STATED EXERCISE → The material below holds a span beginning at the line with "piece(headlamp, 'headband', headband(), 'knit');" and ending at the line with "bpy.data.objects.remove(obj)". Quote that span exactly, both ends included, and only that span.

________________________________________

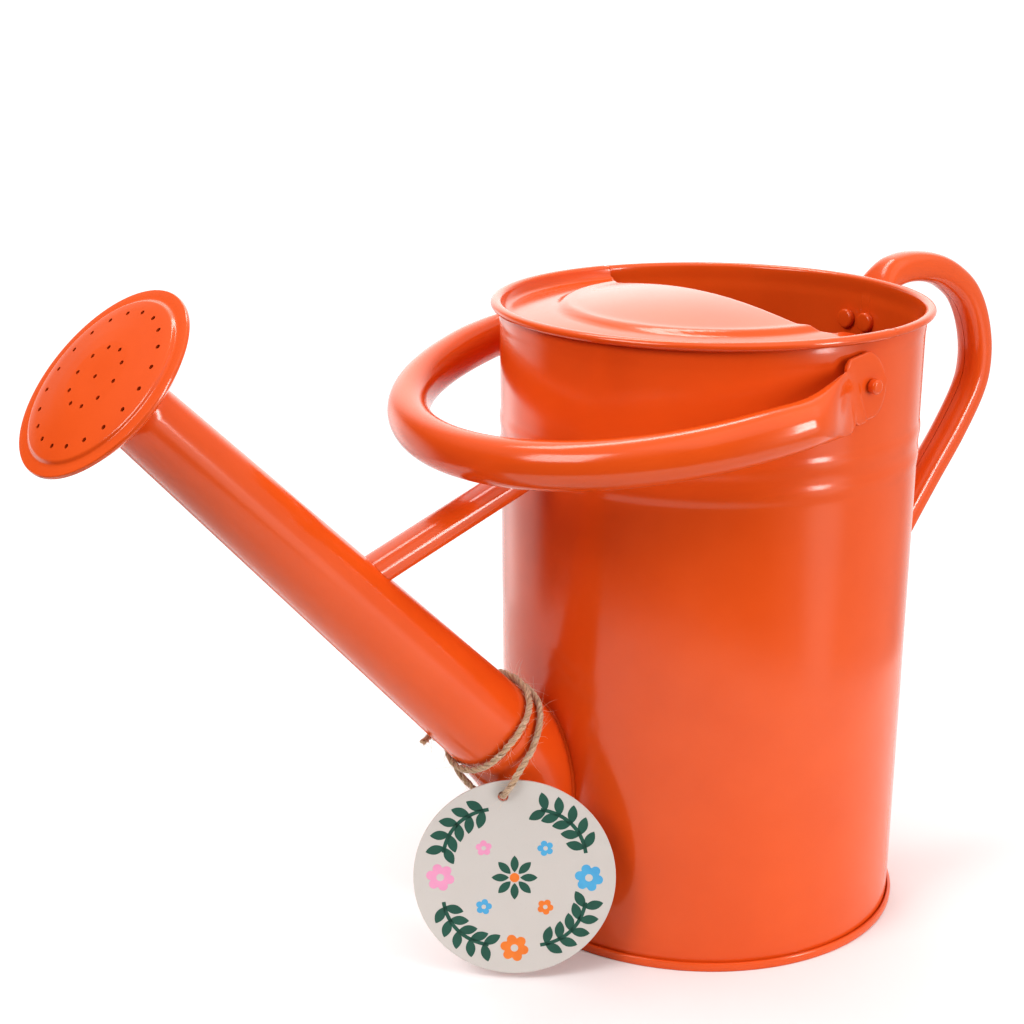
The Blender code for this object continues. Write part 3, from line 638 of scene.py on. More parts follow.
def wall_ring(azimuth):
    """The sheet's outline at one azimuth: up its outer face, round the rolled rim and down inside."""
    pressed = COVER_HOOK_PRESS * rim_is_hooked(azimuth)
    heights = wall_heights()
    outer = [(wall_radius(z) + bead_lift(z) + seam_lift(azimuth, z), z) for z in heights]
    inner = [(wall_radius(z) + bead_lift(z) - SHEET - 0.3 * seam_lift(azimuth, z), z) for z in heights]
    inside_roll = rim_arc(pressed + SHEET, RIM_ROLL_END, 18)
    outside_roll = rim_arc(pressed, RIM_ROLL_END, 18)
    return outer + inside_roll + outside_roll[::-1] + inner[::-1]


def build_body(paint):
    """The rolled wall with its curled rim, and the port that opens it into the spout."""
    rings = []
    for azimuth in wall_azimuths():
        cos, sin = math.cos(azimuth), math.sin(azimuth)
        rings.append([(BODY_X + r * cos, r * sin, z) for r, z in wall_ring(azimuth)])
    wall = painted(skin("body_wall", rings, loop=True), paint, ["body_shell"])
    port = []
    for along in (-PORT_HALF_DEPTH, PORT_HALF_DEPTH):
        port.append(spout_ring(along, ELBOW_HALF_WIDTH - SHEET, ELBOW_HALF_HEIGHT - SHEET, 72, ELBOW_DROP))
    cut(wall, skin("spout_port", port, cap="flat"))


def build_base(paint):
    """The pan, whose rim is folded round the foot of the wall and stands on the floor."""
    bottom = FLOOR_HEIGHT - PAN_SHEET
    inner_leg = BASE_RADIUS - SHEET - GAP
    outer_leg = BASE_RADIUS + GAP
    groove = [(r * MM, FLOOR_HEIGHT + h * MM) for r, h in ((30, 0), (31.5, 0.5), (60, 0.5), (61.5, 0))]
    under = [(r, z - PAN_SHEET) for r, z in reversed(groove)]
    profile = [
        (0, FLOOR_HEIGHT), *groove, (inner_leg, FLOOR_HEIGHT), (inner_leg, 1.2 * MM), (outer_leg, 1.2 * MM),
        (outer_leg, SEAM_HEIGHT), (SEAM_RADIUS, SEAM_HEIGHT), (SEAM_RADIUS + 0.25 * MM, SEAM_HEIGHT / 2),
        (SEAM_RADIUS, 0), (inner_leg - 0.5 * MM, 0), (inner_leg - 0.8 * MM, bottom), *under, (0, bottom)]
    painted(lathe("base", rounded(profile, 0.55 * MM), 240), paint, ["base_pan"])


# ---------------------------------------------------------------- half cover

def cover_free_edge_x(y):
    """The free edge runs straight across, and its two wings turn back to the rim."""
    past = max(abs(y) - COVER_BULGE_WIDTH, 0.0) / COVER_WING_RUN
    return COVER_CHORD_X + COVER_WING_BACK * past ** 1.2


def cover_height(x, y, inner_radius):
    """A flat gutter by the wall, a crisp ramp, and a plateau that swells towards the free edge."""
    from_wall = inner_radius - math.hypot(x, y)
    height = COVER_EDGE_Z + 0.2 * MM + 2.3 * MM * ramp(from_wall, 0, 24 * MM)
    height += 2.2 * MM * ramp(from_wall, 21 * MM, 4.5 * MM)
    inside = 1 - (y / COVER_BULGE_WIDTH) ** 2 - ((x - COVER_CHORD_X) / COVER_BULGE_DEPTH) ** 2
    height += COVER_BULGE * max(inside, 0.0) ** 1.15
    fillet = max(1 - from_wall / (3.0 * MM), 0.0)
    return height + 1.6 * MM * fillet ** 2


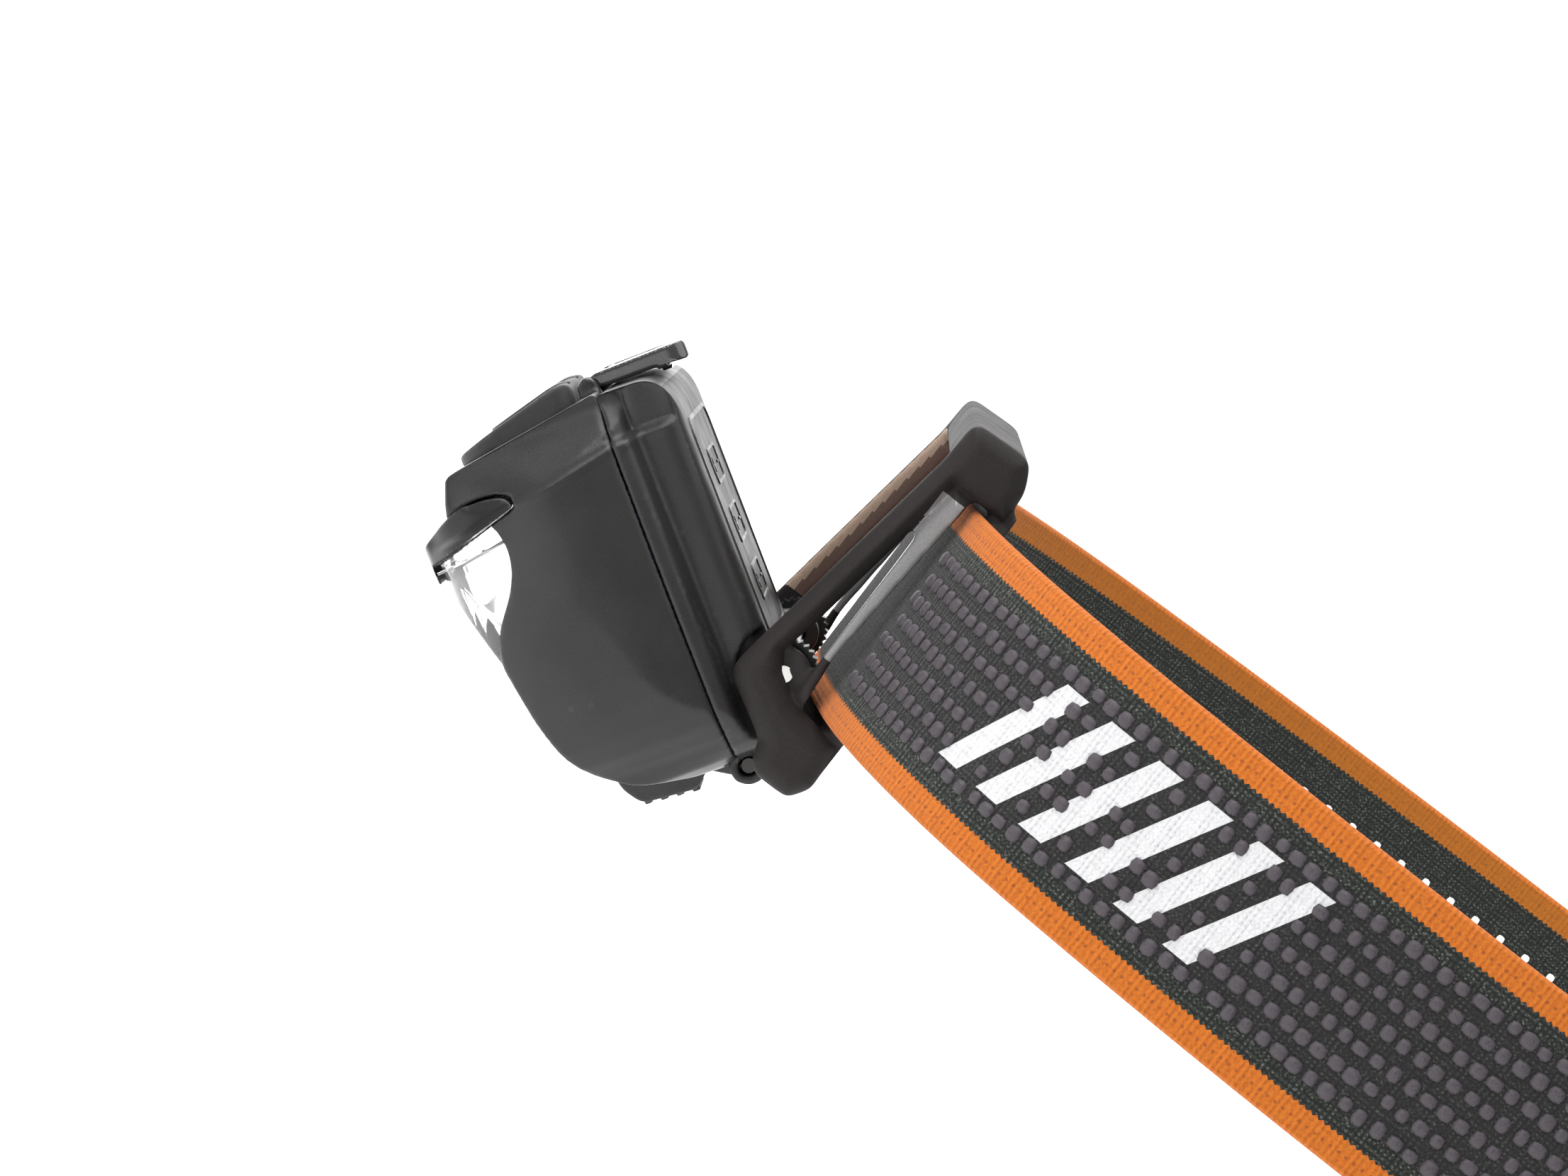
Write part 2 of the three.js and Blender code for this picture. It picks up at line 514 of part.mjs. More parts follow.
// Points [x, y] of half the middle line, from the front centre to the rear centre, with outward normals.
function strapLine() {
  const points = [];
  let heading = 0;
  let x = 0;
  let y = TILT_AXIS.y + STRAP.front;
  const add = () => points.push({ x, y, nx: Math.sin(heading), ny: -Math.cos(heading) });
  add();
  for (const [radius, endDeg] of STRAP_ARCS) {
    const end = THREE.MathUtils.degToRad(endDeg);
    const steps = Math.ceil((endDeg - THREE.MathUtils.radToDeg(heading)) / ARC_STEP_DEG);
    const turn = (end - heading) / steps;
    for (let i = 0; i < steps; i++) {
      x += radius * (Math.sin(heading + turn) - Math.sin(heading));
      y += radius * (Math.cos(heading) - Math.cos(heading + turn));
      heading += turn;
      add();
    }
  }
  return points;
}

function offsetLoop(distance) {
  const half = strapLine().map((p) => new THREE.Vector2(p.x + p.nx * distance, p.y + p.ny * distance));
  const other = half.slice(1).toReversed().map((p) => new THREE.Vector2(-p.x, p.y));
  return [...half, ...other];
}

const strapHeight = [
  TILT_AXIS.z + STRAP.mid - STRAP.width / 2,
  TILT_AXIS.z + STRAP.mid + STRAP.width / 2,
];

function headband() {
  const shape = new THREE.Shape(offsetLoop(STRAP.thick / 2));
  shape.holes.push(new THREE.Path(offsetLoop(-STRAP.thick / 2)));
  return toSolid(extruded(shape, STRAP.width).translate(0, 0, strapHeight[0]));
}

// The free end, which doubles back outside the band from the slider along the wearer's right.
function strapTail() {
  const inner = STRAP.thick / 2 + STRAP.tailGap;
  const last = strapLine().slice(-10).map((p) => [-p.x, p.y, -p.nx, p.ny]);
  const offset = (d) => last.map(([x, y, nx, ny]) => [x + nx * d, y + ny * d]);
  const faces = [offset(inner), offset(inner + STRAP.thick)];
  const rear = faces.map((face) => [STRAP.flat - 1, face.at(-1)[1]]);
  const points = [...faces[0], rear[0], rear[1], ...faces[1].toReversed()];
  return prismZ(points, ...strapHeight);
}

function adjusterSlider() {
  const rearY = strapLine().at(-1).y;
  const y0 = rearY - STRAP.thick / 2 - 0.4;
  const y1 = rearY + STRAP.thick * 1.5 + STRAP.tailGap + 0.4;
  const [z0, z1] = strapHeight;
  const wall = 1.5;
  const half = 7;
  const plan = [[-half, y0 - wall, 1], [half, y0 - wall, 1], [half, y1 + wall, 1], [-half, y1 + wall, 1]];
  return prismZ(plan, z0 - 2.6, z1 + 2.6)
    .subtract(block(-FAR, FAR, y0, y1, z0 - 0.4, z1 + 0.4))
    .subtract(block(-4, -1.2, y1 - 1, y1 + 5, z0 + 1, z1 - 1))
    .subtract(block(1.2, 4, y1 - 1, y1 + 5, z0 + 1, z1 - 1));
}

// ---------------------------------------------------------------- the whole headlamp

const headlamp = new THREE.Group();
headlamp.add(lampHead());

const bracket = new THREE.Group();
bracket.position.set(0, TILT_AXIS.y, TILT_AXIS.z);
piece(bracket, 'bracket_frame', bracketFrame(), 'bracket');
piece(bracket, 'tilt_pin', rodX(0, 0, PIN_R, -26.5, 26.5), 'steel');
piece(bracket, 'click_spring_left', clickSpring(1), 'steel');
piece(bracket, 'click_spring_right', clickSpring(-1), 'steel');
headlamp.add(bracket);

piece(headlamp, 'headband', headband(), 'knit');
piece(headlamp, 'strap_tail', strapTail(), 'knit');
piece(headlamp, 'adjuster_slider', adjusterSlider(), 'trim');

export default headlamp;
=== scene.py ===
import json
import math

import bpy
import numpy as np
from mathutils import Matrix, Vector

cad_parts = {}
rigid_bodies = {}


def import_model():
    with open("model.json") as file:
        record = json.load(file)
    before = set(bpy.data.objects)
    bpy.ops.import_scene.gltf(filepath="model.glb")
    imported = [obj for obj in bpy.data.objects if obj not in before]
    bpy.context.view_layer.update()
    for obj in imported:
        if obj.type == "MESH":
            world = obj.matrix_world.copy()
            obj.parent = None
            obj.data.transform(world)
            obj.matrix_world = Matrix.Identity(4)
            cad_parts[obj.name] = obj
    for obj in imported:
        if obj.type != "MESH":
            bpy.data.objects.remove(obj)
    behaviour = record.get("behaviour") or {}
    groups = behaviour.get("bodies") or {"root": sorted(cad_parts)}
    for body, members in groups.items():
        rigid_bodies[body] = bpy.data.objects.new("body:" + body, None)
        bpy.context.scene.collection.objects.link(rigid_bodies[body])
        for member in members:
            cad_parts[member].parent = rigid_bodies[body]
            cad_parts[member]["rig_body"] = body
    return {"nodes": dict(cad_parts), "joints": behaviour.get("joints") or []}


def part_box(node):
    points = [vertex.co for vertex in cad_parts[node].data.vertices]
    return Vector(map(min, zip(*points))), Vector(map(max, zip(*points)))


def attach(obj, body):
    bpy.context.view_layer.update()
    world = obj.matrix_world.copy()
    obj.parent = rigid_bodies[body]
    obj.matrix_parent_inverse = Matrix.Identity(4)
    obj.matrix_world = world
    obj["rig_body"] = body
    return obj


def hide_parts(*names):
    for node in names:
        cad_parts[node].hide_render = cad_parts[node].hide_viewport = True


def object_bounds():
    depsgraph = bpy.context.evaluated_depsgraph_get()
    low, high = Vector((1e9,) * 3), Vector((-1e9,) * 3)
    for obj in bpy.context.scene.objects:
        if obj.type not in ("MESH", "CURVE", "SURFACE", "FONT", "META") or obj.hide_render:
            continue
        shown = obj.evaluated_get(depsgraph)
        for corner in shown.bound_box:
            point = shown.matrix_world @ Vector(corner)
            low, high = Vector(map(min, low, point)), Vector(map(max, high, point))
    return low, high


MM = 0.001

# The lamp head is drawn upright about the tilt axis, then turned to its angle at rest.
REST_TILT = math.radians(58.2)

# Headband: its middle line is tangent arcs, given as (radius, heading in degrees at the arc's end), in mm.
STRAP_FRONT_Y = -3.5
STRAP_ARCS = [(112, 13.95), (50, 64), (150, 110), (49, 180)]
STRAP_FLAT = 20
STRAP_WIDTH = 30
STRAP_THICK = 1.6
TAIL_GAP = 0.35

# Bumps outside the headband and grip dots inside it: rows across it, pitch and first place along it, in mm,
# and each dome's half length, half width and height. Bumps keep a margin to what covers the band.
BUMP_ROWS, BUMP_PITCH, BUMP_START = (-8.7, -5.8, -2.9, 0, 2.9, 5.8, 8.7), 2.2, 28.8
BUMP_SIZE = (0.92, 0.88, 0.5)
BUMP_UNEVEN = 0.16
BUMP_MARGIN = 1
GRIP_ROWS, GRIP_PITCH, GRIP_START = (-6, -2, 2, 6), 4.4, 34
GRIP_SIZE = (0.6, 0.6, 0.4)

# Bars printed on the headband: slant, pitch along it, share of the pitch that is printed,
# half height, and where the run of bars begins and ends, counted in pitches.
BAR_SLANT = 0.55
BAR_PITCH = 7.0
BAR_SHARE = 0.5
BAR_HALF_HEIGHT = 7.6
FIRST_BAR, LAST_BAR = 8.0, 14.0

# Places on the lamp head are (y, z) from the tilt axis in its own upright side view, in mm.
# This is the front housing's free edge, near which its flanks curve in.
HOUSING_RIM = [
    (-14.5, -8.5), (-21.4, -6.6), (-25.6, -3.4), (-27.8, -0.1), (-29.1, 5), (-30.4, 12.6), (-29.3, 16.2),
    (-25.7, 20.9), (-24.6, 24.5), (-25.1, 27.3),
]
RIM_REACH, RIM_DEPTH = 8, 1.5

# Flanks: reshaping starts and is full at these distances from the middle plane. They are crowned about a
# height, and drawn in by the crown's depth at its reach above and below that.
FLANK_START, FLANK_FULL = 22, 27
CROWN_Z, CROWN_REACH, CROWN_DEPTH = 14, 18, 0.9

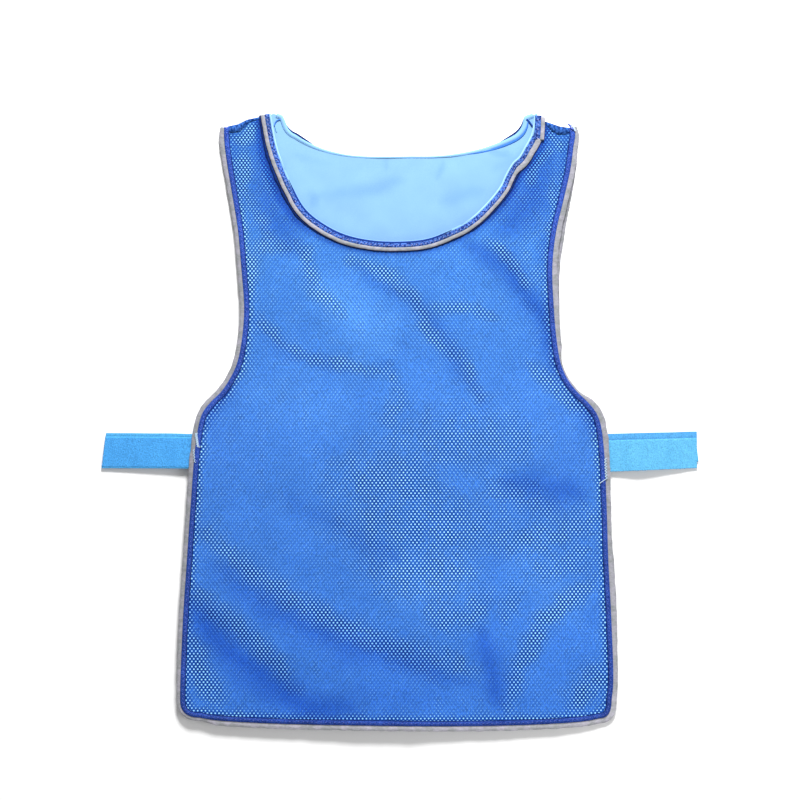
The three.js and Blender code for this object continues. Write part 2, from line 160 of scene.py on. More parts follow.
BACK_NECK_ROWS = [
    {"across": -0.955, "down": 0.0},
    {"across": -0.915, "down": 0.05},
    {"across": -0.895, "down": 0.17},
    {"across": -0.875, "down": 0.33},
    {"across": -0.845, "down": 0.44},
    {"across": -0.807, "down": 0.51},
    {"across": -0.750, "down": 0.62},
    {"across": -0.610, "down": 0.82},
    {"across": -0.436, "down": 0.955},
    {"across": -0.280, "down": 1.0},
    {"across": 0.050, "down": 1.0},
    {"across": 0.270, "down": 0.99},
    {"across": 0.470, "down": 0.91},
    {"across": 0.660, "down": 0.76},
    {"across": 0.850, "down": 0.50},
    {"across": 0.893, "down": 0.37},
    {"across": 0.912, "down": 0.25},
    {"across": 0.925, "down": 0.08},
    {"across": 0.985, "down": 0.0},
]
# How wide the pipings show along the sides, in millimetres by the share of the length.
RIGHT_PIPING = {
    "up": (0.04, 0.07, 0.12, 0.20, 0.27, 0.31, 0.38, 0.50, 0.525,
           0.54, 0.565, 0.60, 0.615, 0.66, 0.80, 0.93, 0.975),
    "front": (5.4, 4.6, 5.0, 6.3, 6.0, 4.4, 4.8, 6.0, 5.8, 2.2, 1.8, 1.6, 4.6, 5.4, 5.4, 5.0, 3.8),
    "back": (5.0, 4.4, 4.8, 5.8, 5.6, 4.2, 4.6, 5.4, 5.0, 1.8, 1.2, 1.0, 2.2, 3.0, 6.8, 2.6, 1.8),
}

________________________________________

RESULT →
piece(headlamp, 'headband', headband(), 'knit');
piece(headlamp, 'strap_tail', strapTail(), 'knit');
piece(headlamp, 'adjuster_slider', adjusterSlider(), 'trim');

export default headlamp;
=== scene.py ===
import json
import math

import bpy
import numpy as np
from mathutils import Matrix, Vector

cad_parts = {}
rigid_bodies = {}


def import_model():
    with open("model.json") as file:
        record = json.load(file)
    before = set(bpy.data.objects)
    bpy.ops.import_scene.gltf(filepath="model.glb")
    imported = [obj for obj in bpy.data.objects if obj not in before]
    bpy.context.view_layer.update()
    for obj in imported:
        if obj.type == "MESH":
            world = obj.matrix_world.copy()
            obj.parent = None
            obj.data.transform(world)
            obj.matrix_world = Matrix.Identity(4)
            cad_parts[obj.name] = obj
    for obj in imported:
        if obj.type != "MESH":
            bpy.data.objects.remove(obj)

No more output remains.